To leverage the aggregation and indexing capabilities of these tools, structured data outputs can be generated by the application or scripts that will be indexed by the log aggregation tool later. Such data aggregation can be used for generating data for reporting applications. For example, if storage usage on a set of computing nodes has to be tracked, a daily storage usage report can be generated on related nodes which the aggregation tool can track. Weekly and monthly aggregates could also be computed once the daily aggregates would be available.
Monitoring the Monitoring
It is important to make sure that the monitoring infrastructure itself is up and running. Disabling alerting during a deployment and forgetting about enabling it later is one of the common oversights I have seen in operations. Such missteps are hard to monitor and only improvement in deployment process could address such issues.
Pinging hosts
If there are multiple instances of the monitoring application running, or if there is a stand-by node, then cross checks can be implemented to verify the availability of hosts used for monitoring.
In AWS, CloudWatch can be used to monitor the availability of an EC2 node.

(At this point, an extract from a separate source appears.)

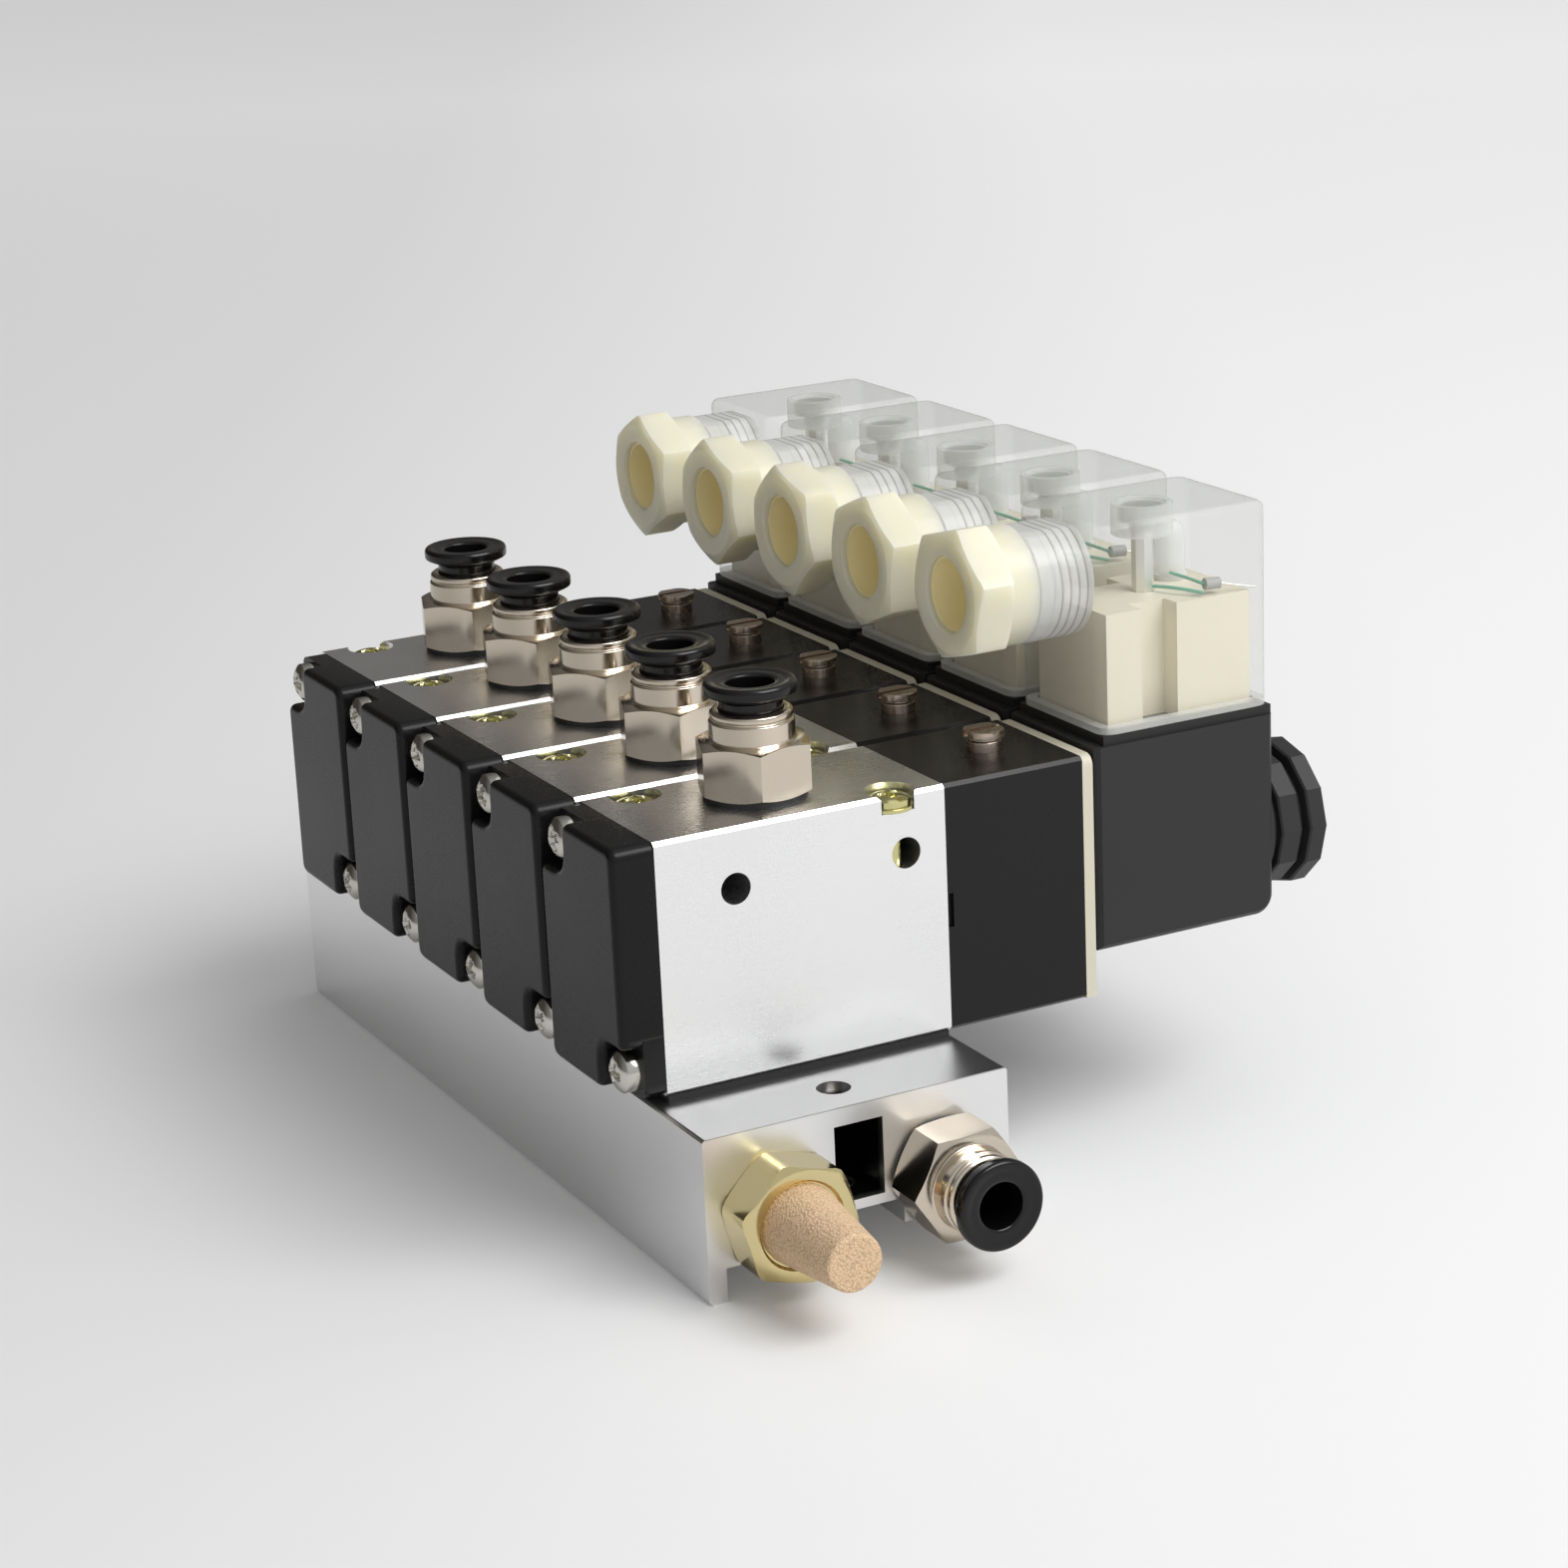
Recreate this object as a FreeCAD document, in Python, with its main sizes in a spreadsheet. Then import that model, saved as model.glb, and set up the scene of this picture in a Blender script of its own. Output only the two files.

Health-check for monitoring
Checking on the availability of monitoring UI and activity in monitoring application’s log files would ensure that monitoring system itself is fully functional and it continues to watch for issues in production environment. If a log aggregation tool is used, tracking monitoring application’s log files would be the most effective method to check if there is activity in the log file. The same index can be queried for any potential issues also by using standard keywords like “Error”, and “Exception”.
Conclusion
Monitoring efforts are normally in response to issues happen in production. A systematic approach to rolling out monitoring can minimize the reactive ways it is normally associated with. Proactive monitoring adds to better user experience, and, it avoids costly data reprocessing and rollback in production.